[EXERCISE PROMPT] Repeat, exactly as written, every line from the one holding "FINIAL_PROFILE, DARK_WOOD, TURNED_SIDES, on_garment)" through the one holding "if empty is". Leave out all other lines.

[INFORMATION SUPPLIED]

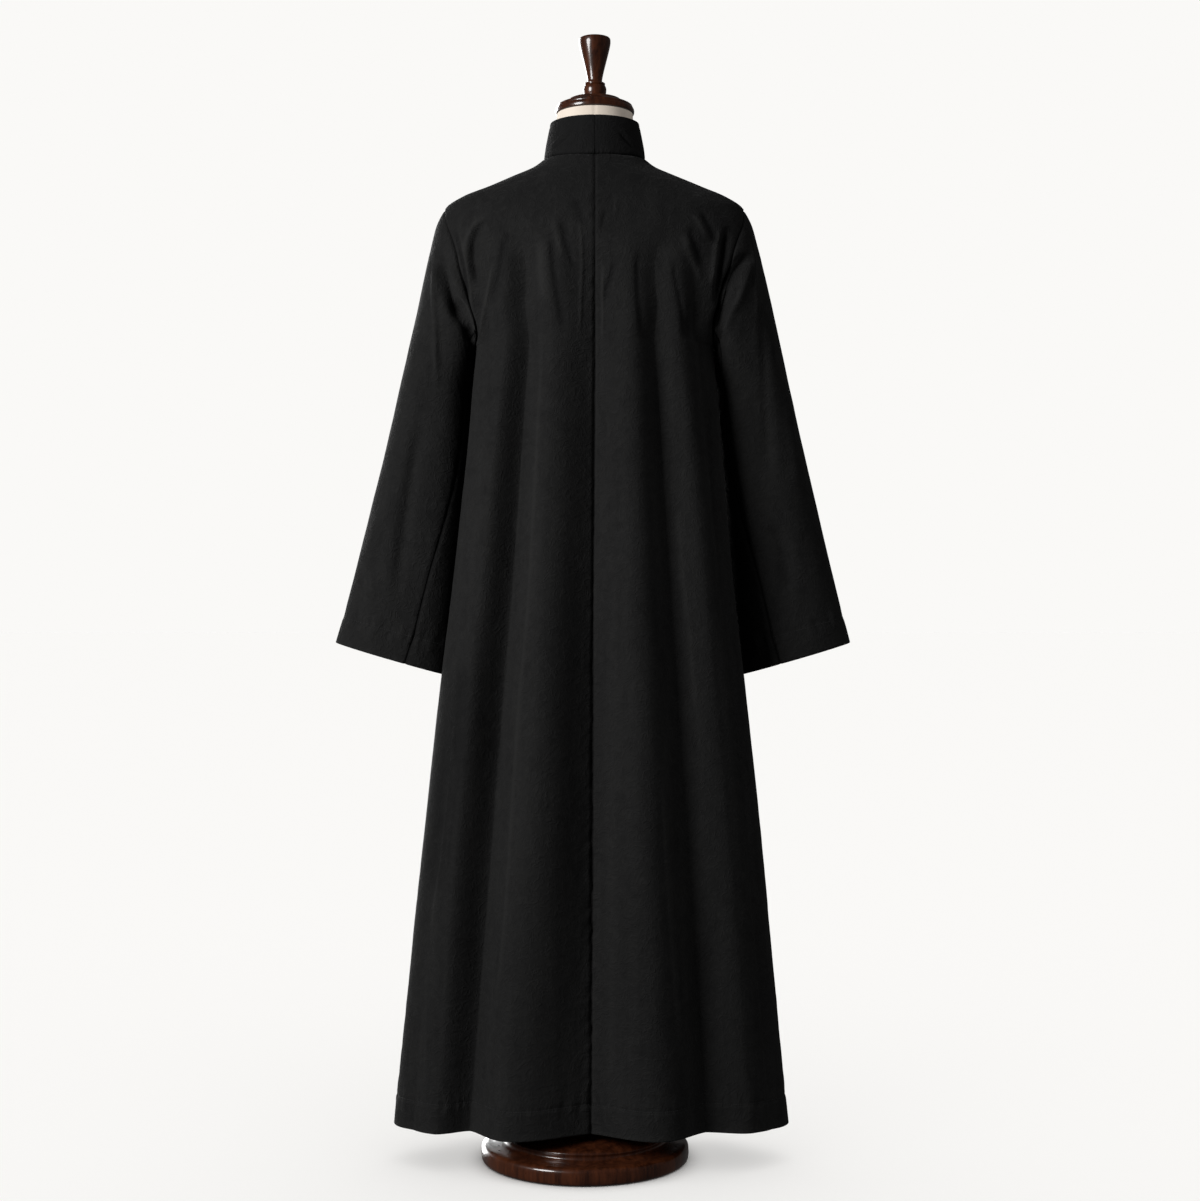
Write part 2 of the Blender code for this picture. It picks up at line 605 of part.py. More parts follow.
def make_sleeve(side, body, first, last):
    """An upper and an under sleeve, set into the armhole ring."""
    ring_points, ring_normals = armhole_ring(body, first, last)
    count = len(ring_points)
    centre = ring_points.mean(axis=0)
    back_column = round(SLEEVE_SEAM_TURNS["back_armhole"] * count / 360.0)
    order = [(back_column + i) % count for i in range(count)]
    sign = 1.0 if side == "left" else -1.0
    set_on = ring_points[order] - sleeve_row(side, 0.0, count)
    grid = []
    for position in SLEEVE_ROWS:
        share = 1.0 - smooth_step(position / SET_IN_END)
        grid.append(sleeve_row(side, position, count) + set_on * share)
    grid = np.array(grid)
    closed = np.concatenate([grid, grid[:, :1]], axis=1)
    normals = grid_normals(closed, sign, before=grid[:, -1], after=grid[:, 1])
    for i, column in enumerate(order):
        away = unit(centre - ring_points[column])
        normal = ring_normals[column]
        towards = unit(away - normal * np.dot(away, normal))
        low = lowness(ring_points[column], centre)
        grid[0, i] = ring_points[column] + towards * ARMHOLE_GAP
        grid[0, i] += np.array([sign * ARMHOLE_GAP * low, 0.0, 0.0])
        share = LOW_BLEND * low
        normals[0, i] = unit(normal * (1.0 - share) + normals[0, i] * share)
    normals[0, -1] = normals[0, 0]
    closed = np.concatenate([grid, grid[:, :1]], axis=1)
    for name, start, stop in (("under", 0, UNDER_STEPS), ("upper", UNDER_STEPS, count)):
        piece = closed[:, start:stop + 1].copy()
        inset_edge(piece, 0, 1, SLEEVE_SEAM_INSET)
        inset_edge(piece, -1, -2, SLEEVE_SEAM_INSET)
        add_wall(
            f"sleeve_{name}_{side}", on_garment(piece), normals[:, start:stop + 1],
            CLOTH_WALL, BLACK_CLOTH,
        )


def make_collar(side, body):
    """Half of the stand collar, set inside the neckline's cut edge."""
    edge = np.concatenate([body["back"][0], body["front"][0, 1:-1]])
    below = np.concatenate([body["back"][1], body["front"][1, 1:-1]])
    edge[-1, 0] = COLLAR_END_HALF_GAP if side == "left" else -COLLAR_END_HALF_GAP
    foot = edge + ARMHOLE_GAP * np.array([unit(a - b) for a, b in zip(edge, below)])
    top = []
    for point in edge:
        depth = SECTIONS[0].back if point[1] > 0.0 else SECTIONS[0].front
        turn = math.degrees(math.atan2(abs(point[0]) / SECTIONS[0].half_width, point[1] / depth))
        top.append(section_point(COLLAR_TOP, turn))
    top = mirrored(np.array(top), side)
    grid = []
    for i in range(COLLAR_ROWS + 1):
        t = i / COLLAR_ROWS
        lean = t ** COLLAR_LEAN
        row = foot + (top - foot) * np.array([lean, lean, 0.0])
        row[:, 2] = foot[:, 2] + (top[:, 2] - foot[:, 2]) * t
        grid.append(row)
    grid = np.array(grid)
    sign = 1.0 if side == "left" else -1.0
    before = grid[:, 1] * np.array([-1.0, 1.0, 1.0])
    normals = grid_normals(grid, sign, before=before)
    inset_edge(grid, 0, 1, SEAM_GAP / 2)
    add_wall(f"collar_{side}", on_garment(grid), normals, COLLAR_WALL, BLACK_CLOTH)


def make_buttons():
    """One row down the centre front, each lying on the left front."""
    levels = np.linspace(HEM_LEVEL, NECK_SIDE_LEVEL, 400)
    heights = [section_at(level).front_z for level in levels]
    for i in range(BUTTON_COUNT):
        height = BUTTON_TOP_HEIGHT - i * BUTTON_PITCH
        level = float(np.interp(height, heights, levels))
        above, here, below = (
            section_point(section_at(level + shift), 180.0)
            for shift in (LEVEL_STEP, 0.0, -LEVEL_STEP)
        )
        along = unit(above - below)
        across = np.array([1.0, 0.0, 0.0])
        out = np.cross(across, along)

        def place(point, here=here, along=along, across=across, out=out):
            lifted = here + out * (BUTTON_STAND_OFF + point[2])
            return on_garment(lifted + across * point[0] + np.cross(out, across) * point[1])

        add_turned(f"button_{i + 1:02d}", BUTTON_PROFILE, BLACK_BUTTON, BUTTON_SIDES, place)


# ------------------------------------------------------------- form and stand
def make_form():
    """The cloth-covered torso: smooth, closed and clear of the garment."""
    turns = [360.0 * i / FORM_COLUMNS for i in range(FORM_COLUMNS)]
    rings = [
        np.array([section_point(section, turn) for turn in turns]) for section in FORM_NECK
    ]
    inset = CLOTH_WALL + FORM_CLEARANCE
    for level in FORM_SHOULDER_LEVELS:
        section, below = section_at(level), section_at(level - LEVEL_STEP)
        ring = []
        for turn in turns:
            point = section_point(section, turn)
            forward = np.array([0.0, max(0.0, -math.cos(math.radians(turn))), 0.0])
            along = section_point(section, turn + 1.0) - section_point(section, turn - 1.0)
            normal = unit(np.cross(along, section_point(below, turn) - point))
            ring.append(point - normal * inset + forward * FORM_FRONT_CLEARANCE)
        rings.append(np.array(ring))
    for row in FORM_BELOW_SHOULDER:
        section = Section(
            row.name, row.z, row.z, row.z, row.half_width, row.back, row.front, 1.0
        )
        rings.append(np.array([section_point(section, turn) for turn in turns]))
    points = on_garment(np.concatenate(rings))
    faces = []
    for ring in range(len(rings) - 1):
        for i in range(FORM_COLUMNS):
            a, b = ring * FORM_COLUMNS + i, ring * FORM_COLUMNS + (i + 1) % FORM_COLUMNS
            faces.append((a, b, b + FORM_COLUMNS, a + FORM_COLUMNS))
    last = (len(rings) - 1) * FORM_COLUMNS
    faces.append(tuple(reversed(range(FORM_COLUMNS))))
    faces.append(tuple(range(last, last + FORM_COLUMNS)))
    add_mesh("form_torso", points, faces, CREAM_CLOTH, smooth=True)


def make_stand():
    """The base and column, and the cap and finial over the neck."""
    add_turned("stand_base", BASE_PROFILE, DARK_WOOD, TURNED_SIDES)
    rise = FORM_UNDERSIDE - COLUMN_FOOT

    def lean(point):
        share = (point[2] - COLUMN_FOOT) / rise
        return point + np.array([axis_shift(FORM_UNDERSIDE) * share, 0.0, 0.0])

    column = (
        Turning(BASE_PROFILE[-1].z + PIECE_GAP, 0.0300), Turning(0.0960, 0.0310),
        Turning(0.1010, 0.0290), Turning(0.1040, COLUMN_RADIUS),
        Turning(FORM_UNDERSIDE - PIECE_GAP, COLUMN_RADIUS),
    )
    add_turned("stand_column", column, DARK_WOOD, TURNED_SIDES, lean)
    add_turned("neck_cap", CAP_PROFILE, DARK_WOOD, TURNED_SIDES, on_garment)
    add_turned("finial", FINIAL_PROFILE, DARK_WOOD, TURNED_SIDES, on_garment)


def main():
    for old in list(bpy.data.objects):
        bpy.data.objects.remove(old, do_unlink=True)
    bpy.context.scene.unit_settings.length_unit = "METERS"
    first = SHOULDER_ROWS
    last = SHOULDER_ROWS + ARMHOLE_ROWS
    body = make_body(armhole_rows=range(first + 1, last))
    for side in ("left", "right"):
        make_sleeve(side, body[side], first, last)
        make_collar(side, body[side])
    make_buttons()
    make_form()
    make_stand()


main()
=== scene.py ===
"""A plain black cassock on a limbless dress form: its cloth, sewing, stand and studio.

Metres, +Z up, the stand's underside at Z = 0. The garment faces -Y and its wearer's
left is +X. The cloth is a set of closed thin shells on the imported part's own surfaces,
with finer folds, seams, creases and stitches worked into them.
"""

import math
from collections import namedtuple

import bpy
import numpy as np
from bpy.props import FloatProperty, FloatVectorProperty, PointerProperty
from mathutils import Matrix, Vector


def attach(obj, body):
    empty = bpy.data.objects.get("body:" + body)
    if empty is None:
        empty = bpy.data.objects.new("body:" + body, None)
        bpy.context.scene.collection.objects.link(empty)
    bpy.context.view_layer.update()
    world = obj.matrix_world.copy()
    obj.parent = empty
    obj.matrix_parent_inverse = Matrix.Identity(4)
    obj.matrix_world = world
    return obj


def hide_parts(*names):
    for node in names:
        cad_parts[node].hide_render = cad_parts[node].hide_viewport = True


bl_info = {
    "name": "Cassock on a dress form",
    "version": (1, 0, 0),
    "blender": (4, 5, 0),
    "location": "3D View > Sidebar > Cassock",
    "description": "Builds the cloth, sewing, stand and studio around the packed part",
    "category": "Object",
}

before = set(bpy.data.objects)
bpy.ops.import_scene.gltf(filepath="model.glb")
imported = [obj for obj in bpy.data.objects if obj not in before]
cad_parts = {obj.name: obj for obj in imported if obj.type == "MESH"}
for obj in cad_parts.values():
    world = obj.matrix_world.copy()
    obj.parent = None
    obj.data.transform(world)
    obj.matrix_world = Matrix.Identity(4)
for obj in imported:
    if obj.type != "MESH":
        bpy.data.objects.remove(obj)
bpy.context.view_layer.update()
BODY = "root"
# The tables are for the left side, and X is turned over for the right one.
SIDES = {"left": 1.0, "right": -1.0}

# --------------------------------------------------------------- cloth sizes
CLOTH_WALL = 0.0017
COLLAR_WALL = 0.0026
# The garment and form lean a little to the wearer's right as they rise.
AXIS_LEVELS = (0.050, 0.400, 0.750, 1.060, 1.200)
AXIS_SHIFTS = (-0.0090, -0.0105, -0.0115, -0.0137, -0.0145)
# A slope is read between levels this far apart.
LEVEL_STEP = 0.004

NECK_SIDE_LEVEL = 1.4935
SHOULDER_TIP_LEVEL = 1.4180
UNDERARM_LEVEL = 1.2120
HEM_LEVEL = 0.0560

SHOULDER_ROWS = 20
ARMHOLE_ROWS = 80
SKIRT_ROWS = 176
HEM_TOP_LEVEL = 0.125
HEM_ROWS = 34
ARMHOLE_BACK_REACH = 31.0
ARMHOLE_FRONT_REACH = 34.0

# The fronts lap by twice LAP_HALF, and the under one is pressed in by LAP_DROP.
LAP_HALF = 0.016
LAP_START = 0.036
LAP_DROP = 0.0028
LAP_COLUMNS = 20
BACK_COLUMNS = (34, 34, 28, 24, 22)
FRONT_COLUMNS = (14, 15, 15, 14, 16)
# Above 1, columns crowd towards a panel's upright seams.
NEAR_SEAM = 1.4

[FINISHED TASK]
    add_turned("finial", FINIAL_PROFILE, DARK_WOOD, TURNED_SIDES, on_garment)


def main():
    for old in list(bpy.data.objects):
        bpy.data.objects.remove(old, do_unlink=True)
    bpy.context.scene.unit_settings.length_unit = "METERS"
    first = SHOULDER_ROWS
    last = SHOULDER_ROWS + ARMHOLE_ROWS
    body = make_body(armhole_rows=range(first + 1, last))
    for side in ("left", "right"):
        make_sleeve(side, body[side], first, last)
        make_collar(side, body[side])
    make_buttons()
    make_form()
    make_stand()


main()
=== scene.py ===
"""A plain black cassock on a limbless dress form: its cloth, sewing, stand and studio.

Metres, +Z up, the stand's underside at Z = 0. The garment faces -Y and its wearer's
left is +X. The cloth is a set of closed thin shells on the imported part's own surfaces,
with finer folds, seams, creases and stitches worked into them.
"""

import math
from collections import namedtuple

import bpy
import numpy as np
from bpy.props import FloatProperty, FloatVectorProperty, PointerProperty
from mathutils import Matrix, Vector


def attach(obj, body):
    empty = bpy.data.objects.get("body:" + body)
    if empty is None:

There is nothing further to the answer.